I am trying to understand a bit deeper how duplications occur and how to deal with that in NGS analysis. First, of all, I wanted to understand the FastQC read duplication report for which the tutorial of Istvan Albert is really good (Revisiting the FastQC read duplication report).
My FASTQ file has shown this report
The title shows the proportion of duplicated read what is (as far I can undertand) so high. I have run Rmdup and MarkDuplicate in this file and the proportion of duplicated reads detected and removed/marked is around 15%.
So my question is, are not all duplicated reads removed when applying removal duplicated algorithms?
My second question is, for the simple simulation that Istvan Albert does in his post, I can understand what the red and blue lines is telling me.
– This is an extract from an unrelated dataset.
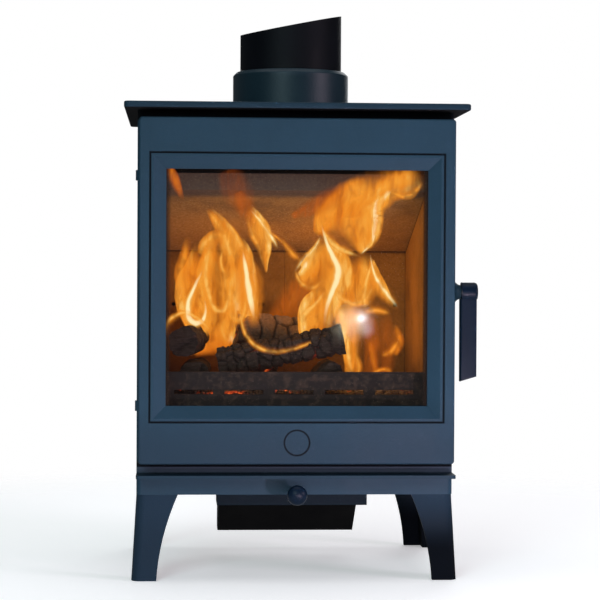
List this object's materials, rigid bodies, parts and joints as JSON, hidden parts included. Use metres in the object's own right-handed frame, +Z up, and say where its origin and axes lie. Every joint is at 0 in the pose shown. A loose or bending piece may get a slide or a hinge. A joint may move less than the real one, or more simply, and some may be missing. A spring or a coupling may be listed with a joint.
{
  "type": "wood stove",
  "caption": "Small rectangular wood stove on four tapered legs, with a glazed side-hung door, turning latch handle, push-pull air control and a top flue collar with a cut pipe stub.",
  "frame": {"origin": "on the floor under the middle of the whole object's box, which reaches from the top plate's left edge to the handle and from the air knob to the top plate's back edge", "axes": "+X towards the stove's right side as seen from the front, where the handle is; +Y towards its back; +Z up"},
  "size_m": [0.42, 0.365, 0.6923],
  "materials": {
    "stove_paint": "matt blue-grey stove paint over fine sand-cast iron",
    "panel_paint": "the same matt blue-grey stove paint on plain steel plate",
    "black_steel": "matt black heat-resistant paint on steel sheet",
    "handle_paint": "satin dark blue-black paint",
    "plain_steel": "plain turned or cut steel, slightly heat-tinted",
    "firebrick": "pressed vermiculite board, sooted towards the bottom",
    "rope_seal": "knitted glass-fibre rope and flat tape",
    "charred_wood": "charred split logs with grey ash on the cracked faces",
    "embers": "glowing charcoal lumps and ash",
    "stove_glass": "clear heat-resistant ceramic glass"
  },
  "bodies": {
    "stove_body": {"air_duct": "panel_paint", "air_inlet": "black_steel", "air_riser": "black_steel", "air_spigot": "black_steel", "airwash_deflector": "black_steel", "baffle": "firebrick", "base_plate": "panel_paint", "ember_bed": "embers", "firebox_floor": "black_steel", "floor_brick_left": "firebrick", "floor_brick_right": "firebrick", "flue_collar": "stove_paint", "flue_pipe": "black_steel", "front_frame": "stove_paint", "hinge_lug_lower": "stove_paint", "hinge_lug_upper": "stove_paint", "hinge_pin_lower": "plain_steel", "hinge_pin_upper": "plain_steel", "leg_front_left": "stove_paint", "leg_front_right": "stove_paint", "leg_rear_left": "stove_paint", "leg_rear_right": "stove_paint", "log_back": "charred_wood", "log_base_left": "charred_wood", "log_base_middle": "charred_wood", "log_base_right": "charred_wood", "log_front": "charred_wood", "log_guard": "black_steel", "log_left": "charred_wood", "rear_brick_left": "firebrick", "rear_brick_right": "firebrick", "rear_panel": "panel_paint", "side_brick_left": "firebrick", "side_brick_right": "firebrick", "side_panel_left": "panel_paint", "side_panel_right": "panel_paint", "skirt_front": "panel_paint", "skirt_left": "panel_paint", "skirt_rear": "panel_paint", "skirt_right": "panel_paint", "strike_plate": "plain_steel", "top_plate": "stove_paint"},
    "door": {"door_casting": "stove_paint", "door_glass": "stove_glass", "glass_gasket": "rope_seal", "glass_retainer_top": "plain_steel", "glass_retainer_bottom": "plain_steel", "retainer_screw_1": "plain_steel", "retainer_screw_2": "plain_steel", "retainer_screw_3": "plain_steel", "retainer_screw_4": "plain_steel", "door_seal": "rope_seal", "handle_bush": "stove_paint"},
    "handle": {"handle_spindle": "plain_steel", "handle_hub": "handle_paint", "handle_grip": "handle_paint", "latch_hook": "plain_steel"},
    "air_control": {"air_knob": "handle_paint", "air_rod": "plain_steel", "air_damper": "black_steel"}
  },
  "joints": [
    {"name": "door_hinge", "type": "hinge", "parent": "stove_body", "child": "door", "pos_m": [-0.187, -0.149, 0.34625], "axis": [0, 0, -1], "range_deg": [0, 105]},
    {"name": "handle_turn", "type": "hinge", "parent": "door", "child": "handle", "pos_m": [0.185, -0.149, 0.34625], "axis": [-1, 0, 0], "range_deg": [0, 50]},
    {"name": "air_slide", "type": "slide", "parent": "stove_body", "child": "air_control", "axis": [0, -1, 0], "range_m": [-0.034, 0.012]}
  ]
}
However, what my red and blue lines are telling me when working in a more realistic scenario like this (e.g. why is there a pick between 9 and >10)?
Two comments:
Thanks for your answer. This is for clinical analysis and GATK best practices recommend removing duplicates.
I am still wondering if having 50% of duplicates reads is normal, and why FASTQC says I have 48%, but with RmDup and MarkDuplicates, only the 15% are removed???
indeed for such an analysis it's advised to remove duplicates.
duplication rate is also dependent on biological complexity of your sample(s) combined with the sequencing depth.
Why one removes or detects more duplication than another tool I don't really know but it is very well possible they all have different definitions of duplication and/or different levels of sensitivity to pick them up
What type of libraries do you have? Is this RNaseq, shotgun whole genome, exome? For RNAseq and exome, it would be normal do have a high duplication rate.
To do a true estimation of duplicates you can use
clumpify.sh
from BBMap suite which does purely sequence based analysis, no alignments needed like other tools you mention. It can do perfect matches and can work on paired-end reads at the same time.See: Introducing Clumpify: Create 30% Smaller, Faster Gzipped Fastq Files. And remove duplicates.